(Records with modeling code)
_ _ _ _
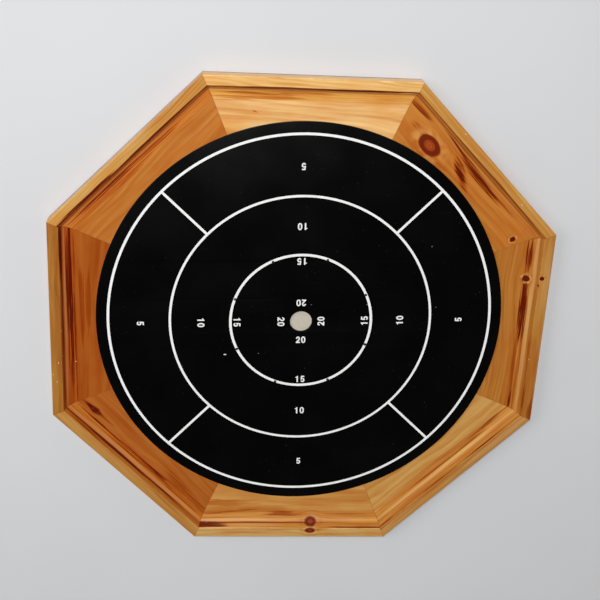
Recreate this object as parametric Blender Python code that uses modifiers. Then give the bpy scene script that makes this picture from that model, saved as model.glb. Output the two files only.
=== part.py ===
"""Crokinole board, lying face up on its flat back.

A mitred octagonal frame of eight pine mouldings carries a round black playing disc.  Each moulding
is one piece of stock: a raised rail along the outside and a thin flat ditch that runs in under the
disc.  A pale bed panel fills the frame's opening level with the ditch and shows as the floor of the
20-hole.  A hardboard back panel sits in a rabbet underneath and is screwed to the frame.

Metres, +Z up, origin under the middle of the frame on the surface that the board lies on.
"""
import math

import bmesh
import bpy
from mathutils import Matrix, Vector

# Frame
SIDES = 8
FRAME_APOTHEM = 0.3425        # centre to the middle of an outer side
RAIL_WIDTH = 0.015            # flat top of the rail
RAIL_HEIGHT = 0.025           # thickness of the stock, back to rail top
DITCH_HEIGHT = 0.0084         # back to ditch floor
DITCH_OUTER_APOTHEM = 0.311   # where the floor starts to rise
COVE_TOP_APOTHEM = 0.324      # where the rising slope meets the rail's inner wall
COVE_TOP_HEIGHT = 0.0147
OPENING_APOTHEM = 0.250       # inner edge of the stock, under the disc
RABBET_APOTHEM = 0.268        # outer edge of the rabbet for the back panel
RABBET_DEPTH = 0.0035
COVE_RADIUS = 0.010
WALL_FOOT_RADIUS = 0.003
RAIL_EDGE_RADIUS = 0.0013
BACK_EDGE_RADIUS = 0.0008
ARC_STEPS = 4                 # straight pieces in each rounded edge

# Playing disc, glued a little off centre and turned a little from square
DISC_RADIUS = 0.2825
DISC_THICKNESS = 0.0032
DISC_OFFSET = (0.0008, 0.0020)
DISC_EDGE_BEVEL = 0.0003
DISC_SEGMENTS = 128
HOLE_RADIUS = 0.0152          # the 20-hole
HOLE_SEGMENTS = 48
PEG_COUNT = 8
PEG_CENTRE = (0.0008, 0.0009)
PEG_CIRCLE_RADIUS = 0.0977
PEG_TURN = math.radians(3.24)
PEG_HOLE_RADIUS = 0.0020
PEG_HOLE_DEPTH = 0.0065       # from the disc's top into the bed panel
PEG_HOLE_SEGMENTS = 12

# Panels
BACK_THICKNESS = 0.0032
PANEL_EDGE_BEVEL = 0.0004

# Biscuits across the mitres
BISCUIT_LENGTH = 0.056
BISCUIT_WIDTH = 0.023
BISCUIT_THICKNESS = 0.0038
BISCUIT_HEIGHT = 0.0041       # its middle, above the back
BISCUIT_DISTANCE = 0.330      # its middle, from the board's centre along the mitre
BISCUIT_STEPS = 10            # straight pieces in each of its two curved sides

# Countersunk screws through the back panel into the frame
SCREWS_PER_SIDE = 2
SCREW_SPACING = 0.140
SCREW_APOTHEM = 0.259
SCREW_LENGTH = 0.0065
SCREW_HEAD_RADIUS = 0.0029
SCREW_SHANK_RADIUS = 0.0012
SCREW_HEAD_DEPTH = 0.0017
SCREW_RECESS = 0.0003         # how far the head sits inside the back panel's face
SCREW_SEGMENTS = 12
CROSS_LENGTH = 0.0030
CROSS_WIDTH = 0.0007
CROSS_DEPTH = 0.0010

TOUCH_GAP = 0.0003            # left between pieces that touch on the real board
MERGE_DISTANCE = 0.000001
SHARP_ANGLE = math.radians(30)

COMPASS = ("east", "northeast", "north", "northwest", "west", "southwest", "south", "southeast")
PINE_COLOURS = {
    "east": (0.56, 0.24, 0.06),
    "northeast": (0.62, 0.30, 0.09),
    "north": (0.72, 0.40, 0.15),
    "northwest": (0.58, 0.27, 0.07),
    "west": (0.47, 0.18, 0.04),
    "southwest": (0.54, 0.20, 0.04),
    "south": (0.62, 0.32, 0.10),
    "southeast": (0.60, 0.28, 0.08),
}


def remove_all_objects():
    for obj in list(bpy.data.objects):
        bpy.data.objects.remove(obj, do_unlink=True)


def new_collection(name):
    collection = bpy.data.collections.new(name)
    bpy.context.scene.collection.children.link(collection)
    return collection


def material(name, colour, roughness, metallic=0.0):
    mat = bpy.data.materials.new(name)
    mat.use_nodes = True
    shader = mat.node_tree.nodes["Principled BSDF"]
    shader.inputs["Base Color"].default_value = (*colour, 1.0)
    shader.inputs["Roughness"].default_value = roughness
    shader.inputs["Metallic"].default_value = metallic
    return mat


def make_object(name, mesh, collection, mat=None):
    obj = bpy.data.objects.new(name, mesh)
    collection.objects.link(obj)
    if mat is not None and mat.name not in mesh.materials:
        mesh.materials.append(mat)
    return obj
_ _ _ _
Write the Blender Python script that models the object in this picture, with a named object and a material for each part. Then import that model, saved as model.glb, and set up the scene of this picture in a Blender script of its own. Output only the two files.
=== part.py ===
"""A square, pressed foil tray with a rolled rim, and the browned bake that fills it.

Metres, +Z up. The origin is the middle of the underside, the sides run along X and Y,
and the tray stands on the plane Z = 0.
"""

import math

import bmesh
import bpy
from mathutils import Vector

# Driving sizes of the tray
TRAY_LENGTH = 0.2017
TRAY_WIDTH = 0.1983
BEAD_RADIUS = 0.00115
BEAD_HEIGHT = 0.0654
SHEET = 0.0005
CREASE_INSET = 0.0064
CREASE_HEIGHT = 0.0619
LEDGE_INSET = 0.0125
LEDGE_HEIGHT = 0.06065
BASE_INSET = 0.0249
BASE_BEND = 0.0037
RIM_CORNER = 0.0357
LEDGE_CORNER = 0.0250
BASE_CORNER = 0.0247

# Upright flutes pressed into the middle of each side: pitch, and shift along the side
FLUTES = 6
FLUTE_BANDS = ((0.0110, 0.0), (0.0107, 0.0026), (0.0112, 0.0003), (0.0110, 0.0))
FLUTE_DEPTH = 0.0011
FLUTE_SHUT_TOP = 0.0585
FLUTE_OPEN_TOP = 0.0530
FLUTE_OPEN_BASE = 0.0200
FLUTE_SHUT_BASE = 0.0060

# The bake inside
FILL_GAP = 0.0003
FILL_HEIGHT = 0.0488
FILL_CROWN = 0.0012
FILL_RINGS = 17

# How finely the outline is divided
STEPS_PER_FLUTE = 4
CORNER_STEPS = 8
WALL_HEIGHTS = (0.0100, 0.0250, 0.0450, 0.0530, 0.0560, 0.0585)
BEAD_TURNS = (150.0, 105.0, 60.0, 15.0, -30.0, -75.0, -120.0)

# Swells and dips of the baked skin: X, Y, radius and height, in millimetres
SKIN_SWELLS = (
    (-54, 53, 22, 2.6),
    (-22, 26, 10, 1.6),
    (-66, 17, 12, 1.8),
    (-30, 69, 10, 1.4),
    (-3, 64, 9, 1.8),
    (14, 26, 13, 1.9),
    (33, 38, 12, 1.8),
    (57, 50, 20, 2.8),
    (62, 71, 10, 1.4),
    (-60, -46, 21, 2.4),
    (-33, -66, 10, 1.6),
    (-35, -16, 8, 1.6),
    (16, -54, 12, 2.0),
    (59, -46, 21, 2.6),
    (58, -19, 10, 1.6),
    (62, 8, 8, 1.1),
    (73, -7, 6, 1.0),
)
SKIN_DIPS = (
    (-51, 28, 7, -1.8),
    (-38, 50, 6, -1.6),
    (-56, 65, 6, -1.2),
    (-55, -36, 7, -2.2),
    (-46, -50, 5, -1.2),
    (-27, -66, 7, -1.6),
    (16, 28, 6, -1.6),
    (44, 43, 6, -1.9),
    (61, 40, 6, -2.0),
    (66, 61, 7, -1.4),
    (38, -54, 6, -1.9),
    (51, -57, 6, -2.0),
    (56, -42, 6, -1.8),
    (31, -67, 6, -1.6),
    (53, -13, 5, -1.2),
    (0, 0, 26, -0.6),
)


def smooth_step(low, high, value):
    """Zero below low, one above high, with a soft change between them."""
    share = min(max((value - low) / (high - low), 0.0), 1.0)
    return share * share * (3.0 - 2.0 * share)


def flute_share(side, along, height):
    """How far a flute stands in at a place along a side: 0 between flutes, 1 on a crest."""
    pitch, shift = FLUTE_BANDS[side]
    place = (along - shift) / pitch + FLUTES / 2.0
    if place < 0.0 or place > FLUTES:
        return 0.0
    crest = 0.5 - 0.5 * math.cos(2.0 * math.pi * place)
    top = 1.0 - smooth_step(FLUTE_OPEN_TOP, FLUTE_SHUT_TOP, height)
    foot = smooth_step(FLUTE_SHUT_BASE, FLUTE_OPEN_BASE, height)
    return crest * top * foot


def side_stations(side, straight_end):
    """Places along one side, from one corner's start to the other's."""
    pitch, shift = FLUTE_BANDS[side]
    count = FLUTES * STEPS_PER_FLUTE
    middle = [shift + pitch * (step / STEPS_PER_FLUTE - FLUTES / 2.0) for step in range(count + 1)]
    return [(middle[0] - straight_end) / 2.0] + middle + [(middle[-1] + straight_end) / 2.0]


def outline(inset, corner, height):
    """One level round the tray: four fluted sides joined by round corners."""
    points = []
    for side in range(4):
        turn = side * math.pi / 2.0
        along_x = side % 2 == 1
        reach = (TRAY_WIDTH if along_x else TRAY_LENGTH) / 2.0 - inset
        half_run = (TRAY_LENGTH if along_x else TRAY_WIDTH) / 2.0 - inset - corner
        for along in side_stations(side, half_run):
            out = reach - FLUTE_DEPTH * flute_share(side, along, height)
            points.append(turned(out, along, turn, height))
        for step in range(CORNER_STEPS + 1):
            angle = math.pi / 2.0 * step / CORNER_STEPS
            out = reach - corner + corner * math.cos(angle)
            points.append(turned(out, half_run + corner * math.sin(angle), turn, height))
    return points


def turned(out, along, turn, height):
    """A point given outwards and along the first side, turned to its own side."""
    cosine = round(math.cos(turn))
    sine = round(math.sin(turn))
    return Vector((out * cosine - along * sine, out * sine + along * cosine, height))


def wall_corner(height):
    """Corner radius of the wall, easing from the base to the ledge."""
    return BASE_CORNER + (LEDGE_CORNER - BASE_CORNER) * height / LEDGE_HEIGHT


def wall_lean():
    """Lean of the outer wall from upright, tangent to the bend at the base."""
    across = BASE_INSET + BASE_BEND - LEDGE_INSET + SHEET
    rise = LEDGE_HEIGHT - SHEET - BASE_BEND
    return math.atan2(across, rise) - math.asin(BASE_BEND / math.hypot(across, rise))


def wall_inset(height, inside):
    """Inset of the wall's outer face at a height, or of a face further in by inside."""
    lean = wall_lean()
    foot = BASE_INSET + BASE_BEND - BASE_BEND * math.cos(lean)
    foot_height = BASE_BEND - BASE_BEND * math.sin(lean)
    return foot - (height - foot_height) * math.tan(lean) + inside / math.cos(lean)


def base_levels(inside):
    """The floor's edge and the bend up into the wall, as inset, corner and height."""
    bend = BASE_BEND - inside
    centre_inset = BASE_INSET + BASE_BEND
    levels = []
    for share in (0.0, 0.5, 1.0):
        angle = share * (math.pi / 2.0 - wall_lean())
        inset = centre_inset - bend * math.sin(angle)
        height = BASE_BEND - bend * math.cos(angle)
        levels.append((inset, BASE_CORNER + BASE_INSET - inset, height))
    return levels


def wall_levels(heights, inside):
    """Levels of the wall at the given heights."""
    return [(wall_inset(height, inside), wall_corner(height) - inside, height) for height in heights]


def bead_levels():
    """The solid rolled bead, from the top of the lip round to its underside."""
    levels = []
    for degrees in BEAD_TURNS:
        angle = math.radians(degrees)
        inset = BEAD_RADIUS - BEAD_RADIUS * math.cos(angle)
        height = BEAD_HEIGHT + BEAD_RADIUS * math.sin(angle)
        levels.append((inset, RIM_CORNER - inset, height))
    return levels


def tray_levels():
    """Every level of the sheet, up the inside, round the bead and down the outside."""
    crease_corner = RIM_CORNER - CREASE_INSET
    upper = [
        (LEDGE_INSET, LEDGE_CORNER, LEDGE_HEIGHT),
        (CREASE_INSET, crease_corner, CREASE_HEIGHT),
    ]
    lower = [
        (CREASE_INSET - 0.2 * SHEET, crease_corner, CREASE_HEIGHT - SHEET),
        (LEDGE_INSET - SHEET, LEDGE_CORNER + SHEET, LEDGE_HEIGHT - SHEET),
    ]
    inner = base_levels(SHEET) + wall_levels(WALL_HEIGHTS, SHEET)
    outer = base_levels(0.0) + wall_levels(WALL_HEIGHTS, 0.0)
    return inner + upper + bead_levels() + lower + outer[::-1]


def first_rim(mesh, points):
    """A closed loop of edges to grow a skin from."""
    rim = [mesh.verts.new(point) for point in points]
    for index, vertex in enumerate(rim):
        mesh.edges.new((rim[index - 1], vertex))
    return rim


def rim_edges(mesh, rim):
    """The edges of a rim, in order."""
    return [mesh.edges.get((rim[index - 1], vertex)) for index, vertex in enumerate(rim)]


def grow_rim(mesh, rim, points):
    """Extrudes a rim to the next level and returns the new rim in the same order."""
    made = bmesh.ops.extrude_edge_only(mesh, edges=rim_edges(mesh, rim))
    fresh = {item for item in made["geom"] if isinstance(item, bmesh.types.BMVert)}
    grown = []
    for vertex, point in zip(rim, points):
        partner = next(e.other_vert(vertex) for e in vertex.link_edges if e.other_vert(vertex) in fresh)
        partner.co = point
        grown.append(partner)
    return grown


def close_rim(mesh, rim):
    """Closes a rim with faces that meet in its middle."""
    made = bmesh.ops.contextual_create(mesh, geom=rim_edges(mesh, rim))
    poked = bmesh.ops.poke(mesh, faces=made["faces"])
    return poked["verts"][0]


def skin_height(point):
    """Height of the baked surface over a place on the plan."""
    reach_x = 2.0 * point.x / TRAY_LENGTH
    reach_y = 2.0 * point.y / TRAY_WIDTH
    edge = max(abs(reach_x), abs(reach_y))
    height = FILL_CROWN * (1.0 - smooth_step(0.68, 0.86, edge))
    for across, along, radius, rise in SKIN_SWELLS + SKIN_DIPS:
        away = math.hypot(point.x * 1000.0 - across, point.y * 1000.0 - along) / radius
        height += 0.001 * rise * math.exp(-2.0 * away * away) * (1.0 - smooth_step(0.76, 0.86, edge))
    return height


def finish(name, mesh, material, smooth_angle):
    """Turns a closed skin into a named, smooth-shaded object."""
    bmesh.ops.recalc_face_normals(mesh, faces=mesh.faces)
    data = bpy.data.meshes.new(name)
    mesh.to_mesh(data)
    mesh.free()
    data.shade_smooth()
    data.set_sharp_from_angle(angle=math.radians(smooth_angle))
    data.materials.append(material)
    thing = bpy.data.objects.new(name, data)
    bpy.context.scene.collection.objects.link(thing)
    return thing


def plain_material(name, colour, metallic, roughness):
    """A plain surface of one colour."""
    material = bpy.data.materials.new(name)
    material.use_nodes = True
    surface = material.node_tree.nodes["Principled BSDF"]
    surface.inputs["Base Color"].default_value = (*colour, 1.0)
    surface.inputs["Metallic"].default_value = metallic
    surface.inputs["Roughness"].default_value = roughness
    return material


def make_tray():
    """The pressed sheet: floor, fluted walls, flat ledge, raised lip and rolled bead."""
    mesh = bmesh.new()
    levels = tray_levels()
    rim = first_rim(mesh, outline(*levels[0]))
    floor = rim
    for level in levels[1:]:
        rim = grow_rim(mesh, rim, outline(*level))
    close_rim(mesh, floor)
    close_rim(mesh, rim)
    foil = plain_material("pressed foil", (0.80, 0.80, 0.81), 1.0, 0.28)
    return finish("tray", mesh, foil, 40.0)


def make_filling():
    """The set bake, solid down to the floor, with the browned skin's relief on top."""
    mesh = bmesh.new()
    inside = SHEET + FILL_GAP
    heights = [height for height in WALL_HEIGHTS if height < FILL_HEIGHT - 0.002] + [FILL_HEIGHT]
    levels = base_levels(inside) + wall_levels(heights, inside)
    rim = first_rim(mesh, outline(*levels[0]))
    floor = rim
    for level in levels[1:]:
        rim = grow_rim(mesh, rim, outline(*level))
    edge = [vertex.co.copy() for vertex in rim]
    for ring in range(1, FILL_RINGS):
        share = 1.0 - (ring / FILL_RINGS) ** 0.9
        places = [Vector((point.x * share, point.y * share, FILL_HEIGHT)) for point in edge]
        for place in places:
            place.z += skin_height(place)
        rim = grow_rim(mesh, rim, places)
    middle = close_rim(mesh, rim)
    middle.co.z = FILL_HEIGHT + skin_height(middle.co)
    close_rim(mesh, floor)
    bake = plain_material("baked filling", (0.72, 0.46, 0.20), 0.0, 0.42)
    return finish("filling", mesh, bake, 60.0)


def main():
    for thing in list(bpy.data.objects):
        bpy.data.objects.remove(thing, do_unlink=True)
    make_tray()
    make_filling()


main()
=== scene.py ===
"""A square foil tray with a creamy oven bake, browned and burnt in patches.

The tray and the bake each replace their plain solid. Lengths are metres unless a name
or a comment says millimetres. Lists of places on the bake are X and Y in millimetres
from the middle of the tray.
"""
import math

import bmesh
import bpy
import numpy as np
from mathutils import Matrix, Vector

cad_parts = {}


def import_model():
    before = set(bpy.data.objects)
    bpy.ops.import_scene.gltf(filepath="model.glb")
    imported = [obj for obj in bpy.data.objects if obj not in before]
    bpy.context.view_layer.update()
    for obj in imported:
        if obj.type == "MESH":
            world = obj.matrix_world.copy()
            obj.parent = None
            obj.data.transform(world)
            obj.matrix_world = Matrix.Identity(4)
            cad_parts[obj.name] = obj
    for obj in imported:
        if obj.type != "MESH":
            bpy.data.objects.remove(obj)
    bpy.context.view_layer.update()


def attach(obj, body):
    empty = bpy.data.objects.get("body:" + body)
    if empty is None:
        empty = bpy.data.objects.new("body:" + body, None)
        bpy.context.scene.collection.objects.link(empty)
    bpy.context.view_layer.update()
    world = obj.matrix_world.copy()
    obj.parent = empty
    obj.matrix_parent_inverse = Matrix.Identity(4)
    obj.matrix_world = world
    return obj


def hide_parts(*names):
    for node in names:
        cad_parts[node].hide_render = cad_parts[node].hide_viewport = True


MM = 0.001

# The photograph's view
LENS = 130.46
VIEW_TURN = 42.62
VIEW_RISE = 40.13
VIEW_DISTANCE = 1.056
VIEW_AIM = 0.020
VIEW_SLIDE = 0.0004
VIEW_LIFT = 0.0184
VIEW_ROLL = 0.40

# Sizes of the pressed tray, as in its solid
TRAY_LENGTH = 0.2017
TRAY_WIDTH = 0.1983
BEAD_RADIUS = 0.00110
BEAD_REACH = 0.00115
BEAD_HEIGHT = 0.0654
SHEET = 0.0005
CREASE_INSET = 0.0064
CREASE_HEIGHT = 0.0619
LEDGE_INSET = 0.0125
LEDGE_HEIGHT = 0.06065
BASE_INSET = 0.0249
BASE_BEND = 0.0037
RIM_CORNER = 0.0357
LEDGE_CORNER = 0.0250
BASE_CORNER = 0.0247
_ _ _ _
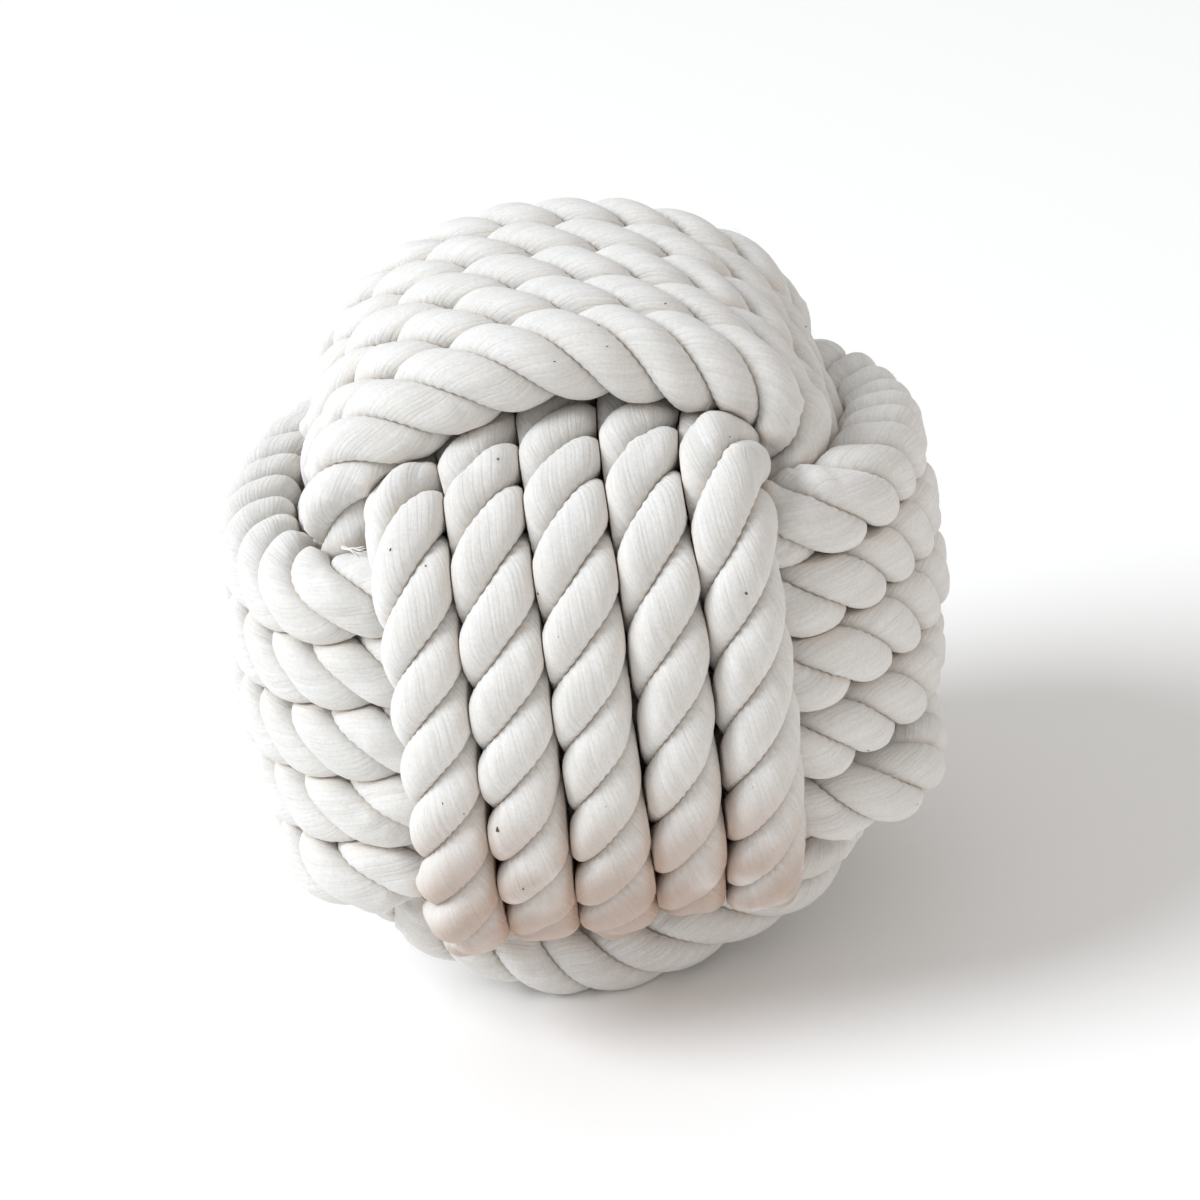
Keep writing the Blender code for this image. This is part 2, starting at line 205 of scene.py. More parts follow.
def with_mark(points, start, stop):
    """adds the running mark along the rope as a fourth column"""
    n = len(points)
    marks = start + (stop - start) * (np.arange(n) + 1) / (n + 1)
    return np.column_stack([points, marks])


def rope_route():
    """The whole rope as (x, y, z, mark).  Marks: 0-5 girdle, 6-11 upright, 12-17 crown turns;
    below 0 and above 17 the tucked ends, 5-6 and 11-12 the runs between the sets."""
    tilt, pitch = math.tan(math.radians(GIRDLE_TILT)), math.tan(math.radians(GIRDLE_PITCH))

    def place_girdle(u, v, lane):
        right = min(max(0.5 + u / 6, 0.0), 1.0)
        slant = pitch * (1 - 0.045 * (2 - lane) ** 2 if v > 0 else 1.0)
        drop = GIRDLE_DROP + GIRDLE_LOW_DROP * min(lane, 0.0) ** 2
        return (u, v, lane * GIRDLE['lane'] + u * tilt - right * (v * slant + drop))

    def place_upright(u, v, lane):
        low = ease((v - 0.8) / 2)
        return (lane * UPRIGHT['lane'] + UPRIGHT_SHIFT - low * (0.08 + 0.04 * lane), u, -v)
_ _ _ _
_Stated goal:_ Copy each line of the listing that contains the string "this".

_Complete answer:_
Recreate this object as parametric Blender Python code that uses modifiers. Then give the bpy scene script that makes this picture from that model, saved as model.glb. Output the two files only.
Write the Blender Python script that models the object in this picture, with a named object and a material for each part. Then import that model, saved as model.glb, and set up the scene of this picture in a Blender script of its own. Output only the two files.
Keep writing the Blender code for this image. This is part 2, starting at line 205 of scene.py. More parts follow.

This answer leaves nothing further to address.